Reassurance is a simple, fluffy bit of Flutterdash goodness. If you’re a fan of the ship, or are looking for something quick and pleasant, this will certainly fit the bill.

To the author: This was a very nice story, and all the advice I give here is not to imply that it wasn’t, but that it could be further improved upon. I think that a little more experimentation with paragraph-sizes and breaking those “action-words”, like the heartbeats, into their own spaces would increase the story’s “flair”, just a little. And Rainbow Dash should really find some sort of resolution to her dilemma, if I’m being honest. After listening to Fluttershy’s advice, she could make a more definite decision, or resolve to change something. It doesn’t have to happen in the story, but some stronger direction would give the plot and structure a more-complete feeling.

Feel free to comment below.

<For Archive Purposes:7.2/10>

Dewdrops on the Grass
Group Contributor

Oh cool a random review of a story how lovely, thank you.

Critique taken and accepted as one hundred percent true. This is one of those "whip it up in two hour" stories that aren't really thought through beyond that.

However I can state that this wasn't an Appledash story edited in post. It was always FlutterDash. Dash being short and small and Shy being taller is a headcanon of mine but this was also kind of based/inspired by my relationship with my spouse, whom I am both taller than and can easily pick up. (At the same time if you were to name who is who in terms of how their day went or personality, Dash is me and Shy is him, so it's kind of mixed. But that's why there's no resolution to Dash's problem because work doesn't stop.)
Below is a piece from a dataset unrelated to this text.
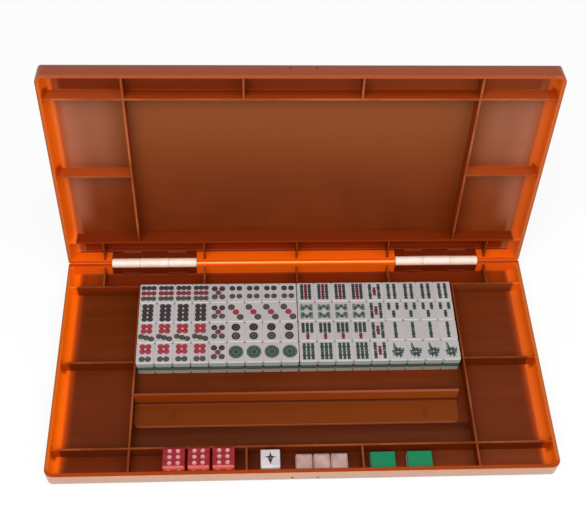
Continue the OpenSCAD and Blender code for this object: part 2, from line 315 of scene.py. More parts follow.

Anyway thank you Ninja, appreciated.

7681647
Well, that certainly explains every question I had! I hope some of this was at least somewhat helpful to you.

Dewdrops on the Grass
Group Contributor

7681652
Oh yes, definitely. I particularly like and appreciate the advice with the paragraphs. My writing style does tend towards the dry, and sprinkling some moisture in there every now and again will help keep the reader from suffering dehydration.